The technology will be used to identify photos of landmarks

Jun 22, 2009 15:46 GMT  ·  By

Google is currently researching a feature that would make identifying landmarks in your vacation photos a much simpler job. As part of Google's computer vision research program, the technology will automatically analyze the photos you submit and will match them with others from its growing database of pictures with geolocation information.

The new technology “that enables computers to quickly and efficiently identify images of more than 50,000 landmarks from all over the world with 80% accuracy” will be presented today at the Computer Vision and Pattern Recognition (CVPR) conference in Miami, Florida, by Google engineers. It is still in early research for now and a new product isn't planned yet, but, already, the results are promising.

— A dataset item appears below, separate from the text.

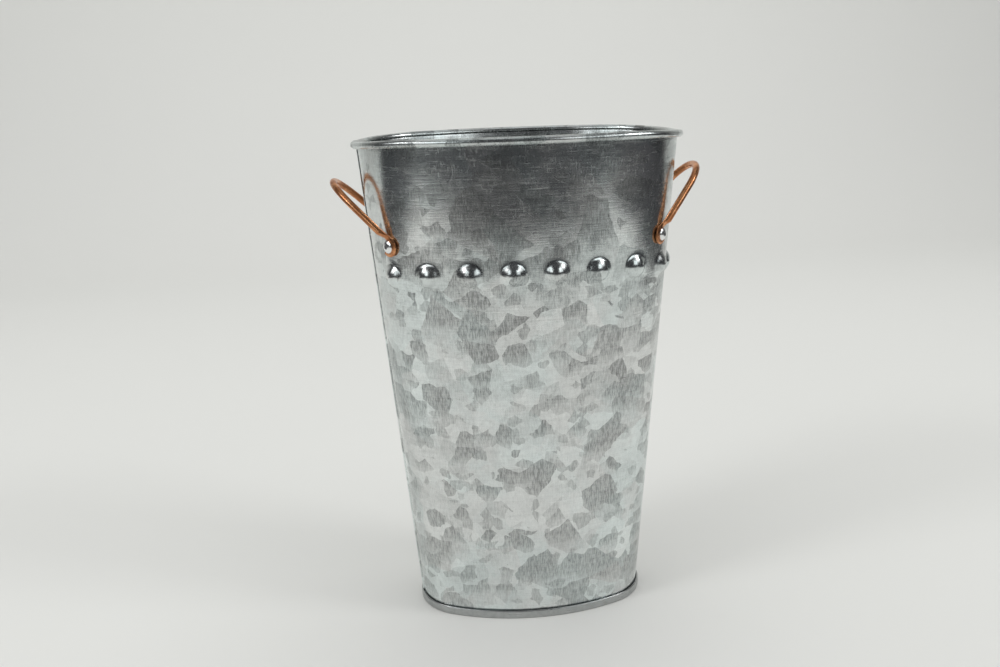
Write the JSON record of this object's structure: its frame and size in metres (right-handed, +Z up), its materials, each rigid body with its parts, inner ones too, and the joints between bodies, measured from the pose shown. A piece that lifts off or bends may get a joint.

“To be clear up front, this is a research paper, not a new Google product, but we still think it's cool. For our demonstration, we begin with an unnamed, untagged picture of a landmark, enter its web address into the recognition engine, and poof — the computer identifies and names it: ‘Recognized Landmark: Acropolis, Athens, Greece.’ Thanks computer,” the blog post announcing the technology reads.

The feature takes advantage of more than 40 million images with geolocation information that Google has access to in its Picasa and Panoramio services. Those pictures are used to create a list of well-known landmarks, which are then matched to known pictures of those landmarks. The software then uses an indexing system for image recognition to cluster all related pictures together.

When an image is submitted to be analyzed, the algorithm uses a pixel-matching technique to identify patterns in the picture and then compare them to those of known landmarks. The process works with a success rate of 80 percent and provides not only the name of the landmark, but its GPS data as well.